• _WHAT IS EXPECTED_: Your task is to copy every line of this material exactly.

* START *

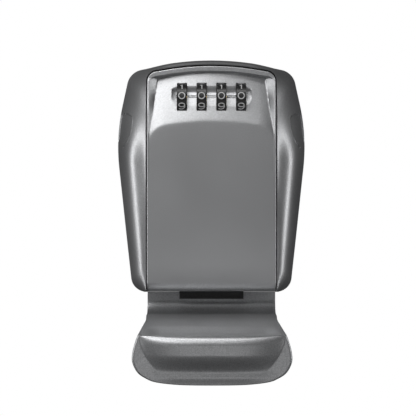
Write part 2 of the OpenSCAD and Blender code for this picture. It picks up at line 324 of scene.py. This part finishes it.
def metallic_paint(name, tone, rough, grain=0.05):
    """Grey paint with fine metal flake and soft orange peel."""
    material, nodes, links, shader = new_material(name)
    shader.inputs["Metallic"].default_value = 0.86
    shader.inputs["Coat Weight"].default_value = 0.12
    shader.inputs["Coat Roughness"].default_value = 0.25
    flake = noise(nodes, links, 2600, 2.0)
    cloud = noise(nodes, links, 22, 4.0)
    flake_tone = ramp(nodes, links, flake, [(0.32, grey(tone * 0.78)), (0.68, grey(tone * 1.22))])
    cloud_tone = ramp(nodes, links, cloud, [(0.3, grey(0.96)), (0.7, grey(1.0))])
    mix = nodes.new("ShaderNodeMix")
    mix.data_type = "RGBA"
    mix.blend_type = "MULTIPLY"
    mix.inputs["Factor"].default_value = 1.0
    links.new(flake_tone, mix.inputs[6])
    links.new(cloud_tone, mix.inputs[7])
    links.new(mix.outputs[2], shader.inputs["Base Color"])
    links.new(spread(nodes, links, cloud, rough - 0.025, rough + 0.025), shader.inputs["Roughness"])
    peel = bump(nodes, links, noise(nodes, links, 700, 2.0), grain, 0.0002)
    links.new(bump(nodes, links, flake, grain * 1.6, 0.00008, peel), shader.inputs["Normal"])
    return material


def plated_steel(name, tone=0.6, rough=0.3):
    """Zinc-plated steel, faintly streaked."""
    material, nodes, links, shader = new_material(name)
    shader.inputs["Metallic"].default_value = 1.0
    streak = noise(nodes, links, 240, 5.0)
    links.new(ramp(nodes, links, streak, [(0.3, grey(tone * 0.85)), (0.7, grey(tone * 1.1))]),
              shader.inputs["Base Color"])
    links.new(spread(nodes, links, noise(nodes, links, 60, 4.0), rough - 0.07, rough + 0.09),
              shader.inputs["Roughness"])
    links.new(bump(nodes, links, streak, 0.12, 0.0001), shader.inputs["Normal"])
    return material


def machined_brass(name):
    material, nodes, links, shader = new_material(name)
    shader.inputs["Metallic"].default_value = 1.0
    tint = noise(nodes, links, 300, 4.0)
    links.new(ramp(nodes, links, tint, [(0.3, (0.60, 0.42, 0.16)), (0.7, (0.78, 0.58, 0.26))]),
              shader.inputs["Base Color"])
    links.new(spread(nodes, links, noise(nodes, links, 90, 4.0), 0.24, 0.36), shader.inputs["Roughness"])
    links.new(bump(nodes, links, tint, 0.1, 0.0001), shader.inputs["Normal"])
    return material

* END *

• _SOLUTION TO THIS EXERCISE_:
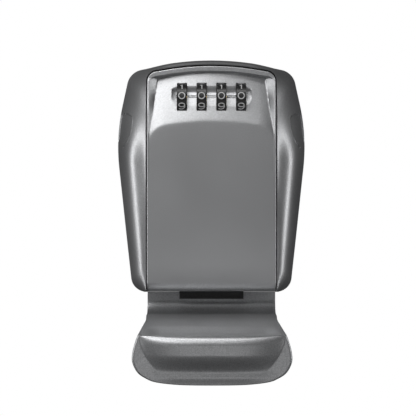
Write part 2 of the OpenSCAD and Blender code for this picture. It picks up at line 324 of scene.py. This part finishes it.
def metallic_paint(name, tone, rough, grain=0.05):
    """Grey paint with fine metal flake and soft orange peel."""
    material, nodes, links, shader = new_material(name)
    shader.inputs["Metallic"].default_value = 0.86
    shader.inputs["Coat Weight"].default_value = 0.12
    shader.inputs["Coat Roughness"].default_value = 0.25
    flake = noise(nodes, links, 2600, 2.0)
    cloud = noise(nodes, links, 22, 4.0)
    flake_tone = ramp(nodes, links, flake, [(0.32, grey(tone * 0.78)), (0.68, grey(tone * 1.22))])
    cloud_tone = ramp(nodes, links, cloud, [(0.3, grey(0.96)), (0.7, grey(1.0))])
    mix = nodes.new("ShaderNodeMix")
    mix.data_type = "RGBA"
    mix.blend_type = "MULTIPLY"
    mix.inputs["Factor"].default_value = 1.0
    links.new(flake_tone, mix.inputs[6])
    links.new(cloud_tone, mix.inputs[7])
    links.new(mix.outputs[2], shader.inputs["Base Color"])
    links.new(spread(nodes, links, cloud, rough - 0.025, rough + 0.025), shader.inputs["Roughness"])
    peel = bump(nodes, links, noise(nodes, links, 700, 2.0), grain, 0.0002)
    links.new(bump(nodes, links, flake, grain * 1.6, 0.00008, peel), shader.inputs["Normal"])
    return material


def plated_steel(name, tone=0.6, rough=0.3):
    """Zinc-plated steel, faintly streaked."""
    material, nodes, links, shader = new_material(name)
    shader.inputs["Metallic"].default_value = 1.0
    streak = noise(nodes, links, 240, 5.0)
    links.new(ramp(nodes, links, streak, [(0.3, grey(tone * 0.85)), (0.7, grey(tone * 1.1))]),
              shader.inputs["Base Color"])
    links.new(spread(nodes, links, noise(nodes, links, 60, 4.0), rough - 0.07, rough + 0.09),
              shader.inputs["Roughness"])
    links.new(bump(nodes, links, streak, 0.12, 0.0001), shader.inputs["Normal"])
    return material


def machined_brass(name):
    material, nodes, links, shader = new_material(name)
    shader.inputs["Metallic"].default_value = 1.0
    tint = noise(nodes, links, 300, 4.0)
    links.new(ramp(nodes, links, tint, [(0.3, (0.60, 0.42, 0.16)), (0.7, (0.78, 0.58, 0.26))]),
              shader.inputs["Base Color"])
    links.new(spread(nodes, links, noise(nodes, links, 90, 4.0), 0.24, 0.36), shader.inputs["Roughness"])
    links.new(bump(nodes, links, tint, 0.1, 0.0001), shader.inputs["Normal"])
    return material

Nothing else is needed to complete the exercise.